Jarrett Bum by David Black
David Black shows us exactly what's been hidden from view for too long.
There are many strange things up there, but in true D&D style we use the oracular power of dice to discover what was truly there all along.
The capacity for a single random roll to change the fiction in such a massive way is something to be celebrated.

Mongrel Carouse by Reece Carter
Given the prompt of "a carousing table with meth on it", Reece crafts gold.
Iconoclasm. STIs. No less than seven results that involve smoking something weird.
An easy addition to any carousing table, maybe to roll on if someone rolls a mishap they've already had?

Mutant Pet Table by Richie Cyngler
Boy, we've had the Esoteric Creature Generator and the LotFP Summon spell and the Guests in Red and Pleasant Land, but they all quail before the mighty Roll-All-the-Dice mutant pet table.
Does YOUR random mutant/demon tables have such wonders as the Hard-Face Fake SLime Dominator that devours goodwill or the Mysoginist Gnome which is so foul it defies even description?
That is the sort of shit you're getting from this crazy table. If anything, this is the thing that's worth the price of admission.

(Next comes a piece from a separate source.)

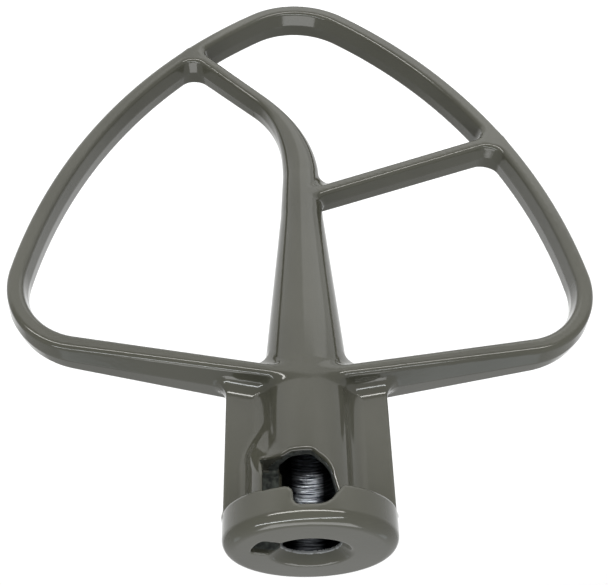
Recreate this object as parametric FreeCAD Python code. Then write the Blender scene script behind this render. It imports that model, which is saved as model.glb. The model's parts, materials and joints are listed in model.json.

I don't think anyone's having a good time in this book

Unicorns by Christian Kessler
Delving deep into the ancient layers of mythology, Christian reinvents unicorns for the modern age.
Also many of the results may be useful for manticores.
We've got some crazy shit in here, like a rad motorbike unicorn mutation and a unicorn whose blasted-off skin makes you invisible but ALSO forces you to hunt down and kill the rest of its still living body.
Grim shit.
Also a unicorn with a dick for a horn, obviously.

What are we doing?! by Ben L
Given possibly the most difficult prompt because Evey couldn't get her shit together to ask a proper request, Ben L still manages to put on a good show.
This would be a sick way of starting off a new campaign. "You all got fucked up and ended up.. roll dice!" and now you've just got to deal with the consequences.
Go wild!


this is all performance art

So there you have it! A thorough review of the worst best the OSR has to offer.
You can buy it here.
My mum bought 5 copies and has stopped talking to me.